What the task requires:
Copy every line from the material below that holds "which".

-------------------------

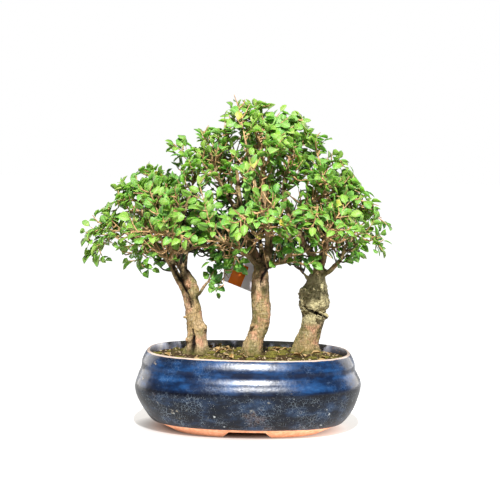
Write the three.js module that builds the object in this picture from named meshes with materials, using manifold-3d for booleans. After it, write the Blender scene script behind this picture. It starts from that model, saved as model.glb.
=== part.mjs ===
// A small forest bonsai: three Chinese elms in a glazed oval pot, with their soil.
// Millimetres, +Z up. Everything is drawn about the pot's middle, with z = 0 under its feet, and the
// whole group is moved at the end so that the origin is under the middle of its outline.
import * as THREE from "three";
import { mergeVertices } from "three/addons/utils/BufferGeometryUtils.js";
import Module from "manifold-3d";

const wasm = await Module();
wasm.setup();

// Clearances and the pot
const GAP = 0.3;
const OVAL_POWER = 2.5;
const POT_SIDES = 40;
const POT_HALF_LENGTH = 130;
const POT_HALF_WIDTH = 99;
const POT_HEIGHT = 89.5;
const FLOOR_TOP = 16;
const FLOOR_UNDERSIDE = 7.5;
const RIDGE_LEAN = 0.027;
const DRAIN_RADIUS = 8;
const DRAIN_X = 48;
const SCREEN_SIDE = 30;
const SCREEN_THICKNESS = 1.2;
const SCREEN_OPENING = 9;

// Outer wall from the foot to the rim: height, how far inside the widest outline, and how much of the
// ridge's lean the ring takes. The foot's own ring is drawn in more at the ends than at the sides.
const FOOT_BOTTOM = { z: 0, long: 44, wide: 34, lean: 0 };
const OUTER_WALL = [
  { z: 9.5, long: 24, wide: 24, lean: 0 },
  { z: 11, long: 19.5, wide: 19.5, lean: 0 },
  { z: 26, long: 8.2, wide: 8.2, lean: 0 },
  { z: 41, long: 1.6, wide: 1.6, lean: 0.7 },
  { z: 49.5, long: 0, wide: 0, lean: 1 },
  { z: 54, long: 1.6, wide: 1.6, lean: 0.8 },
  { z: 62, long: 2.2, wide: 2.2, lean: 0.3 },
  { z: 68, long: 3.8, wide: 3.8, lean: 0 },
  { z: 71, long: 5.7, wide: 5.7, lean: 0 },
  { z: 78, long: 5.8, wide: 5.8, lean: 0 },
  { z: 84.5, long: 8.8, wide: 8.8, lean: 0 },
  { z: POT_HEIGHT, long: 14.2, wide: 14.2, lean: 0 },
];
const INNER_WALL = [
  { z: POT_HEIGHT, long: 16.8, wide: 16.8, lean: 0 },
  { z: 82, long: 16.4, wide: 16.4, lean: 0 },
  { z: 50, long: 8.5, wide: 8.5, lean: 0 },
  { z: 26, long: 16.5, wide: 16.5, lean: 0 },
  { z: FLOOR_TOP, long: 29, wide: 29, lean: 0 },
];
const FOOT_RING_WIDTH = 12;
const FOOT_CUT_HEIGHT = 6.8;
const FOOT_CUT_LONG_SIDE = 55;
const FOOT_CUT_END = 44;
const FOOT_CUT_SLANT = 7;

// Soil: its top rises in rings from an edge inside the pot's wall to a low crown with small waves
const SOIL = {
  edgeZ: 82,
  inset: 16.5,
  rings: [0, 30, 60, 86],
  narrowing: 0.78,
  crown: 5.2,
  wave: 0.8,
  waveLengths: [9, 8],
};
const TRUNK_FOOT_Z = 68;
const HOLE_CLEARANCE = 0.35;

// Wood
const TRUNK_SIDES = 9;
const LIMB_SIDES = 4;
const THIN_SIDES = 3;
const FLARE = { top: 92, fade: 9 };
const BURL_SHAPE = { columns: 10, rows: 7, square: 0.22, drop: 1.1, lowSlant: 0.8, highSlant: 0.2 };

// Buds: the first one's place on a limb or branch, their spacing, and what weighs against using one
const LIMB_BUDS = { first: 0.35, spacing: 12 };
const BRANCH_BUDS = { first: 0.5, spacing: 14 };
const BUD_COST = { turn: 0.45, used: 14, cramped: 60, tooNear: 28 };

// Thin branches that carry the sprays: radii, how far they run on before they bend, and their clearances
const TWIG_RADIUS = 1.1;
const BRANCH = { radius: 1.6, longRadius: 1.9, longFrom: 105, bend: 0.34, sink: 1.5, rootGap: 0.75 };
const SPRAY_LENGTH = 62;
const STUB_LENGTH = 7;
const AXIS_ROOM = 2.5;
const SEEDS = { left: 100, middle: 200, right: 300 };

// Leaves: sizes, and the ranges that each one's own size, angle and bend are drawn from
const LEAF = {
  length: 13.5,
  width: 7.6,
  thickness: 0.68,
  stalkHalf: 0.65,
  size: [0.88, 1.14],
  open: [0.78, 1.05],
  endOpen: [-0.12, 0.12],
  rise: [-0.4, 0.3],
  roll: [-0.55, 0.55],
  droop: [0.5, 2],
};
// The outline of a leaf: how far along it, and how wide there as a part of its greatest width
const LEAF_OUTLINE = [[0.34, 1], [0.74, 0.72], [1, 0]];

// A spray's flat fan: half widths of its stems, and the ranges that its shoots are drawn from
const FAN = {
  stemHalf: 0.85,
  shootHalf: 0.6,
  stemThickness: 1.2,
  shift: [0.93, 1.07],
  leafShift: [0.96, 1.04],
  angle: [0.72, 0.92],
  reach: [0.85, 1.1],
  lean: [-0.25, 0.3],
  shootLeaf: [0.4, 0.55],
  outward: 0.75,
  upward: 0.7,
};
const CROWN_HEART = [-8, 0, 190];

// Clearances that decide which shoots and leaves have room: of shoots to wood and to each other, and of
// leaves to wood, to each other and to other sprays' stems, some as parts of a leaf's width
const ROOM = {
  shootToWood: 2.6,
  shoots: 5,
  leafToWood: 0.6,
  leaves: 0.8,
  ownSpace: 0.45,
  ownSpaceMore: 0.6,
  ownSpaceTip: 1,
  trunk: 12,
  burledTrunk: 17,
};

// Where the shoots and the leaves of a spray stand on its stem, as parts of the stem's length, and on
// which hand; reach is a shoot's length as a part of the spray's
const SHOOTS = [
  { at: 0.18, hand: 1, reach: 0.34 },
  { at: 0.46, hand: -1, reach: 0.27 },
  { at: 0.72, hand: 1, reach: 0.2 },
];
const LEAVES = [
  { at: 0.3, hand: -1 },
  { at: 0.5, hand: 1 },
  { at: 0.7, hand: -1 },
  { at: 0.88, hand: 1 },
];

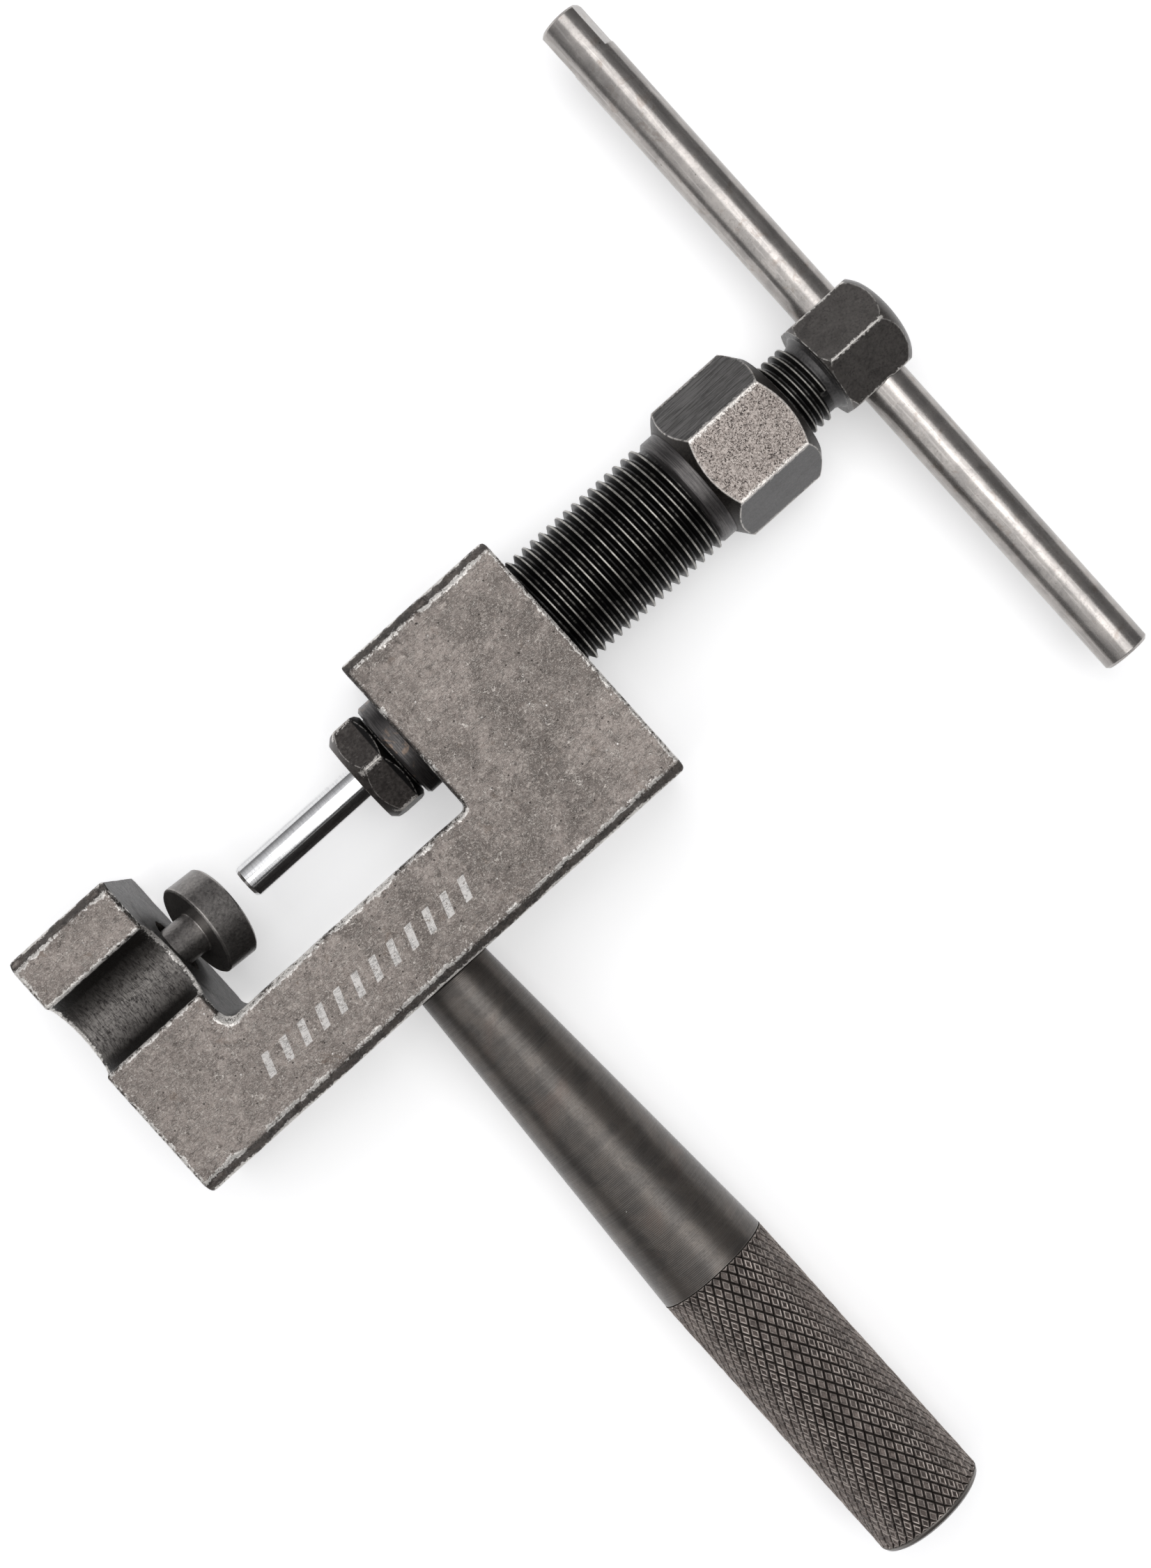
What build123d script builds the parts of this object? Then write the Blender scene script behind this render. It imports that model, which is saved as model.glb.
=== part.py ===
"""Chain breaker and riveter: C-frame, pressure bolt, punch, drive bolt, T-bar, anvil and handle.

Millimetres.  +X runs along the screw axis from the anvil to the T-bar, -Y is the
handle's side, +Z is up when the tool lies flat.  The origin is on the screw axis at
the tip of the punch pin.
"""

import math
import os

from build123d import *

os.makedirs("parts", exist_ok=True)

# ---------------------------------------------------------------- driving sizes
# C-frame, cut from 40 x 25 flat bar
frame_width = 40.0
frame_thick = 25.0
anvil_jaw = 16.5
gap_length = 41.5
screw_jaw = 25.0
edge_above_axis = 12.2
gap_depth = 24.6
edge_chamfer = 1.4
gap_edge_break = 0.5
outer_corner_r = 0.7
gap_corner_r_anvil = 1.6
gap_corner_r_screw = 0.7
channel_r = 5.7
channel_y = -1.6
anvil_bore_r = 4.1
anvil_bore_depth = 9.5
rivet_escape_r = 3.1
tip_to_anvil_jaw = 12.6

# pressure bolt, M18 x 1.5 outside and M12 x 1.25 inside, 19 mm hexagon
big_thread_r = 8.94
big_thread_core_r = 8.05
big_thread_pitch = 1.5
frame_bore_r = 9.03
nose_r = 7.5
nose_x = 26.5
nose_length = 4.0
big_neck_r = 8.65
big_neck_x = 79.2
big_hex_x = 81.3
big_hex_end_x = 96.8
big_hex_af = 18.85
big_hex_turn = 8.7

# drive bolt, M12 x 1.25 with a 14 mm hexagon head
small_thread_r = 5.94
small_thread_core_r = 5.22
small_thread_pitch = 1.25
bolt_bore_r = 6.03
drive_tip_x = 50.02
drive_thread_x = 74.0
drive_neck_x = 102.5
drive_head_x = 103.8
drive_head_end_x = 116.6
small_hex_af = 14.0
drive_hex_turn = 4.5
bar_hole_x = 109.76
bar_hole_r = 3.57

# punch pin, its guide nut and its return spring
pin_r = 2.5
pin_head_r = 5.2
pin_head_x = 47.0
pin_head_thick = 3.0
guide_bore_r = 2.54
guide_hex_x = 20.6
guide_hex_end_x = 26.2
guide_stud_end_x = 34.5
guide_stud_r = 6.0
guide_hex_turn = 28.5
spring_wire_r = 0.5
spring_mean_r = 4.2
spring_turns = 6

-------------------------

Answer to this task:
// Clearances that decide which shoots and leaves have room: of shoots to wood and to each other, and of
// which hand; reach is a shoot's length as a part of the spray's
What build123d script builds the parts of this object? Then write the Blender scene script behind this render. It imports that model, which is saved as model.glb.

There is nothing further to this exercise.